# Data extract start

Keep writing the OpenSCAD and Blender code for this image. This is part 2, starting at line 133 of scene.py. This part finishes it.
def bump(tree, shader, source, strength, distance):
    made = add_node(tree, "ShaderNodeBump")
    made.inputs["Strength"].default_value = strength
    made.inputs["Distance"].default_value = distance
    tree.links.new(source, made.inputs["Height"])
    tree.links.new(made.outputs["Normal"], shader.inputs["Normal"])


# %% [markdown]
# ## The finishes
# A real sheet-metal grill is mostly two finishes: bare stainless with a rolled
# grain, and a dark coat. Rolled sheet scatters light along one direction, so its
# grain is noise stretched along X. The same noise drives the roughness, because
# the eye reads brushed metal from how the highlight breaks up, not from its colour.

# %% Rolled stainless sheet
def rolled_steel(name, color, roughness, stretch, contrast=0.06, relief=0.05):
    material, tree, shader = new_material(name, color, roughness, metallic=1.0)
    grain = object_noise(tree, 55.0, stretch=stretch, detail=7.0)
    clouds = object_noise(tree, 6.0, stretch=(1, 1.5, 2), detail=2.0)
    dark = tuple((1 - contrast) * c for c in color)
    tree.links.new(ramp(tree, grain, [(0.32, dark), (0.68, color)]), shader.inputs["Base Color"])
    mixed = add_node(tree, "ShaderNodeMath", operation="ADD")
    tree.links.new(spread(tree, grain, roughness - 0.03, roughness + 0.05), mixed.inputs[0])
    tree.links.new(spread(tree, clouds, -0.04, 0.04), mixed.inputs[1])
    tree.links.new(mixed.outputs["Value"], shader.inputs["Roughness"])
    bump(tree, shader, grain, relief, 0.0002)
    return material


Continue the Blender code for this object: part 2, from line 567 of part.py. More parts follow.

# Data extract end
# Data extract start

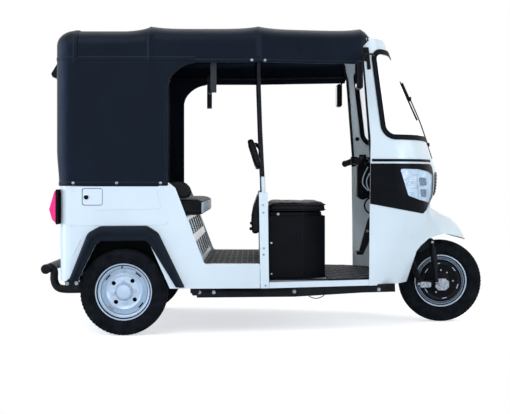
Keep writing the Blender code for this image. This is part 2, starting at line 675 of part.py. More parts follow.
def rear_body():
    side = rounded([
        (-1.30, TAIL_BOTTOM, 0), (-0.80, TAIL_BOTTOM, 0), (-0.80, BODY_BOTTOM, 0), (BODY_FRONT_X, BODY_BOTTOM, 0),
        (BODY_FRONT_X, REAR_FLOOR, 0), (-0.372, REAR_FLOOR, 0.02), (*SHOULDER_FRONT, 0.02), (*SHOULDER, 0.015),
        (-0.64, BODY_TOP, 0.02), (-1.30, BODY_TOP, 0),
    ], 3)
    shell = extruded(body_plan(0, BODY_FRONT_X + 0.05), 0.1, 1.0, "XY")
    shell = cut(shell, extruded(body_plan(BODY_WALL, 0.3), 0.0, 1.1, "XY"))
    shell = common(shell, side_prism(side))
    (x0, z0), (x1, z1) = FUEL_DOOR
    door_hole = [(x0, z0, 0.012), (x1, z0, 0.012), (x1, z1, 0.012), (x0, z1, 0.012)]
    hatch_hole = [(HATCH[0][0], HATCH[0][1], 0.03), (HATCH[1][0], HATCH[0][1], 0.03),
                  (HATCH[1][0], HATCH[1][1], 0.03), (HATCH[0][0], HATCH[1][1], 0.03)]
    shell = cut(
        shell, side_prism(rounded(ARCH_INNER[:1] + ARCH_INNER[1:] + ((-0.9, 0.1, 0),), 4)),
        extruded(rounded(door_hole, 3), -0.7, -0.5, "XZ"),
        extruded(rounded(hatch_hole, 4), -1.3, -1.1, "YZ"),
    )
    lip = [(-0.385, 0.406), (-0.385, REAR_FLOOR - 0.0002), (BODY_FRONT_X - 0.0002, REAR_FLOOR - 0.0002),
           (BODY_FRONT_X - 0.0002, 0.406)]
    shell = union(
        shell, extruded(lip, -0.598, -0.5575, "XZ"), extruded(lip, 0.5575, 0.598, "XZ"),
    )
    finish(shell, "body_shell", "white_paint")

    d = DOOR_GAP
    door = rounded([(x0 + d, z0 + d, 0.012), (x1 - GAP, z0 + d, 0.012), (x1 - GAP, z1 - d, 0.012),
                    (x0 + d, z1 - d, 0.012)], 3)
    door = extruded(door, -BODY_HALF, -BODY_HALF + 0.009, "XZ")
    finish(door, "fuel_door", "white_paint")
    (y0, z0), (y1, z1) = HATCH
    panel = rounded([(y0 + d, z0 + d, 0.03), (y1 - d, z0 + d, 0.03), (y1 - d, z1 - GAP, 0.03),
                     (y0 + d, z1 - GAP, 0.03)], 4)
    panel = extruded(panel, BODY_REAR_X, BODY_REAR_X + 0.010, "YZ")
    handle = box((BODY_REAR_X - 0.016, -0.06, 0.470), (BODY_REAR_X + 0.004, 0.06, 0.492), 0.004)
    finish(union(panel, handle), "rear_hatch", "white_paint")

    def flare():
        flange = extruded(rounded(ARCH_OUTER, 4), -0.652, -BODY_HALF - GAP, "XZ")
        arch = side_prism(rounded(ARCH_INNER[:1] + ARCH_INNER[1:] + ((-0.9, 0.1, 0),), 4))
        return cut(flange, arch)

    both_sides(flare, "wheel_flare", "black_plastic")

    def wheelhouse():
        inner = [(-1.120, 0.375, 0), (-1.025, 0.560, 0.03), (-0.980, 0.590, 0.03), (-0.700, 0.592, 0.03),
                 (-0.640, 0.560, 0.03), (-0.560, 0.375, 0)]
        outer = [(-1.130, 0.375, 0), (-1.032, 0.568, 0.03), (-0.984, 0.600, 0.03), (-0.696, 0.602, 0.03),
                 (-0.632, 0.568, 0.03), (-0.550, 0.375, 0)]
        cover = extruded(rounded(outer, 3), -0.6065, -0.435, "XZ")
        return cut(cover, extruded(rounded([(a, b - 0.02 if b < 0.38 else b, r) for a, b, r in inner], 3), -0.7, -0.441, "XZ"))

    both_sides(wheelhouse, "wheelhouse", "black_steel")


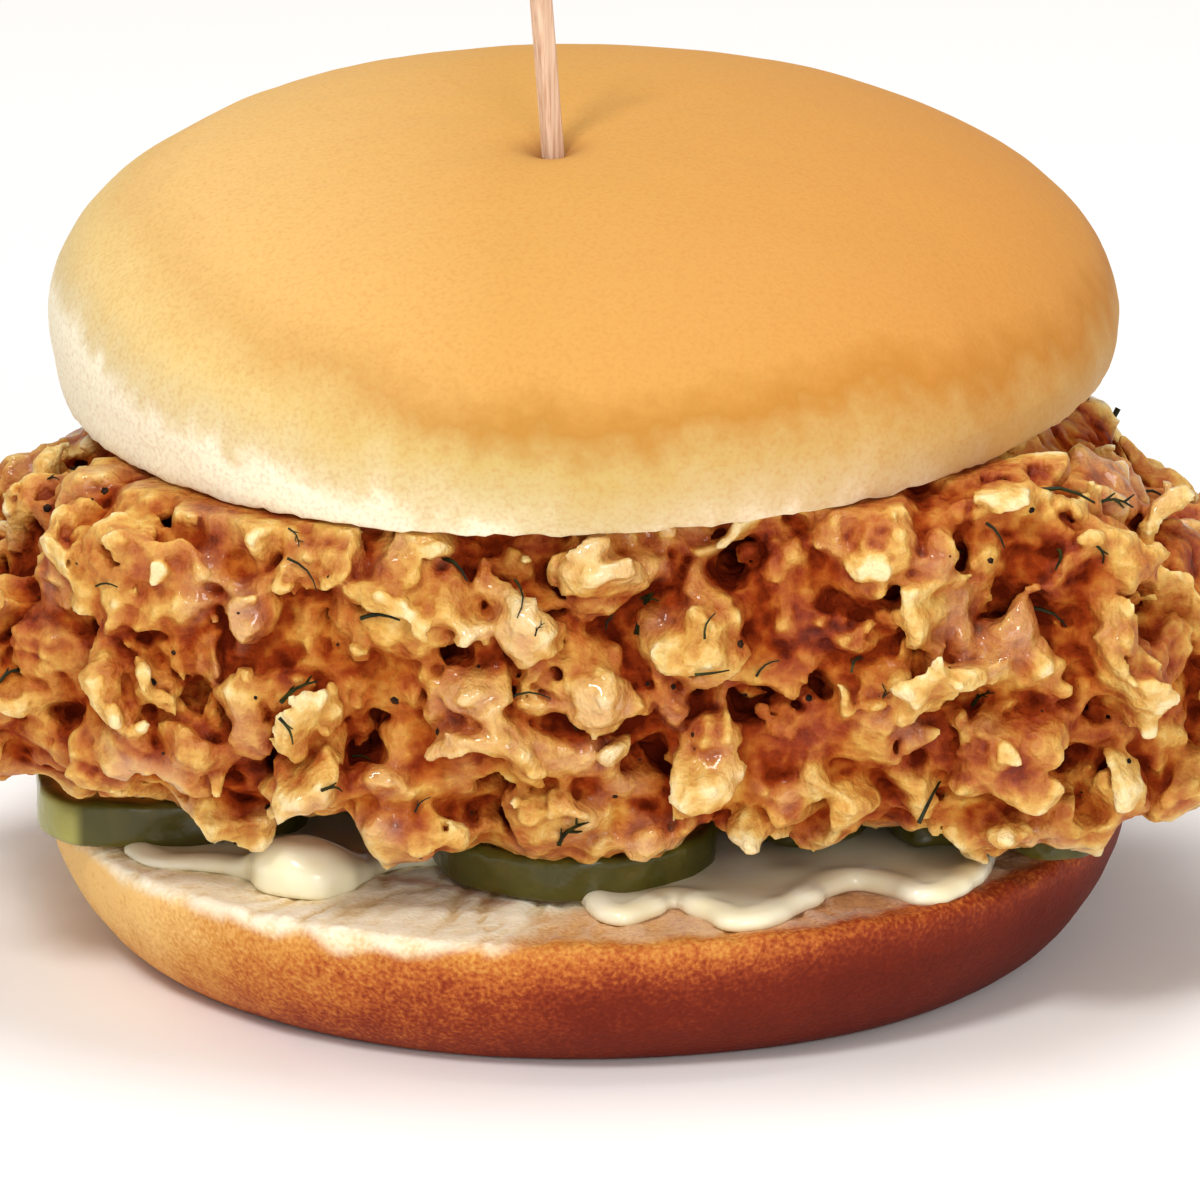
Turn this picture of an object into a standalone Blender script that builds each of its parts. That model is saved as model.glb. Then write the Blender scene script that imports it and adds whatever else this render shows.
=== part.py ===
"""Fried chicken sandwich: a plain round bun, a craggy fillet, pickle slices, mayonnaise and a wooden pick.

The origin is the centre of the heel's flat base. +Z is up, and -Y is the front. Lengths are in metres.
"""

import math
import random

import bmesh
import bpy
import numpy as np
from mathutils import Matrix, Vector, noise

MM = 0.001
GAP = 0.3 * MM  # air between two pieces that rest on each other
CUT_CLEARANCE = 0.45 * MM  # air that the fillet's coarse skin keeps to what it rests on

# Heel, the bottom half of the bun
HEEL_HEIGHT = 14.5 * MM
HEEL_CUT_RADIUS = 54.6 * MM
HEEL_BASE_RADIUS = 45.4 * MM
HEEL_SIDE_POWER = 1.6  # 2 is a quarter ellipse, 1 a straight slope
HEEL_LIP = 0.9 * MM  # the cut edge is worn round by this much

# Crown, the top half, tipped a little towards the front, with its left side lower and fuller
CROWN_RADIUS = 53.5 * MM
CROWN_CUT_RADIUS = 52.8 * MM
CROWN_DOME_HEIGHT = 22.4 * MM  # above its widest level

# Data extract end

:: Task objective ::
In the listing above, locate the line containing "Turn this picture" and the line containing "from mathutils import Matrix, Vector, noise". Transcribe those two lines and everything between them, exactly as written.

:: Written solution ::
Turn this picture of an object into a standalone Blender script that builds each of its parts. That model is saved as model.glb. Then write the Blender scene script that imports it and adds whatever else this render shows.
=== part.py ===
"""Fried chicken sandwich: a plain round bun, a craggy fillet, pickle slices, mayonnaise and a wooden pick.

The origin is the centre of the heel's flat base. +Z is up, and -Y is the front. Lengths are in metres.
"""

import math
import random

import bmesh
import bpy
import numpy as np
from mathutils import Matrix, Vector, noise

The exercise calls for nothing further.